High Energy Physics Seminars

Di-Higgs production directly probes the Higgs self-coupling, a crucial parameter for testing the Higgs potential and the Standard Model. With a small cross section of ∼33 fb, it remains currently unobserved at the LHC. The High-Luminosity LHC (HL-LHC), expected to start in 2030, will deliver 3000 fb−1 and improve sensitivity to this rare process. This talk presents CMS searches for resonant and non-resonant di-Higgs production in the bbτ τ final state, which represents a good balance between high branching ratio and reduced background contamination. An optimized categorization has been developed for targeting boosted topologies, where the Higgs decay products become collimated, resulting in an improved separation of signal from background using new dedicated tagging algorithms. Higher luminosity will also bring harsher conditions, including increased radiation and pileup.
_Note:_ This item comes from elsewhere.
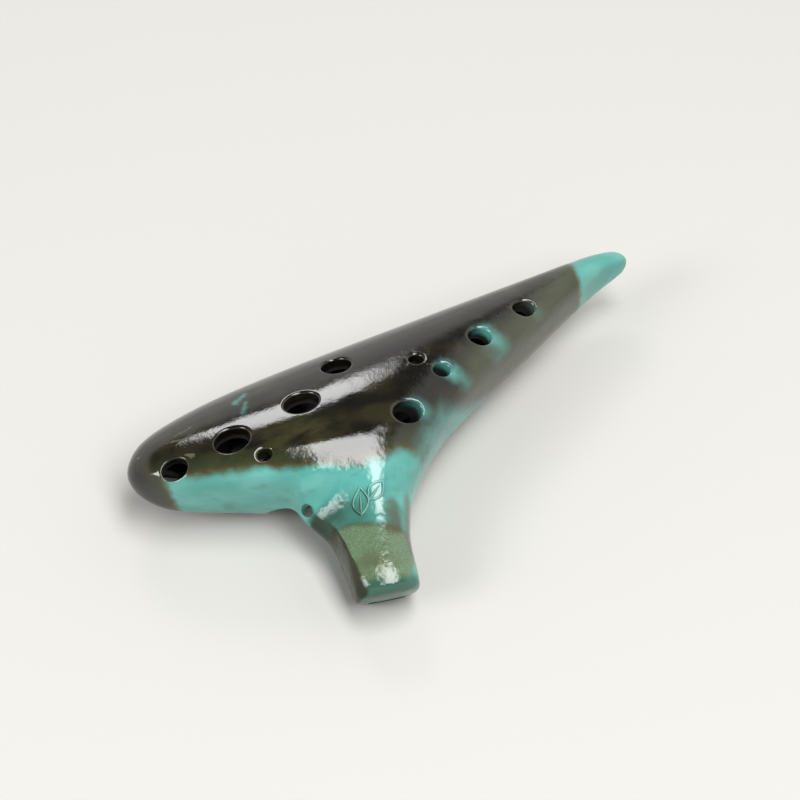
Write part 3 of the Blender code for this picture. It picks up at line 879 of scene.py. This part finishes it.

To mitigate pileup, CMS upgrades include the addition of the MIP Timing Detector (MTD), which will enable 4D event reconstruction by associating precise time information of 30–60 ps to charged particles. This is expected to improve analysis sensitivity, especially those involving multi-object final states like di-Higgs searches, where the impact is equivalent to 2–3 additional years of data. This work focuses on the design optimization and performance validation of the Barrel Timing Layer (BTL), consisting of LYSO crystals coupled to Silicon Photomultipliers. These efforts were conducted via extensive test beam and laboratory measurement campaigns. Results confirm that the BTL meets its performance goal and its mass production is underway.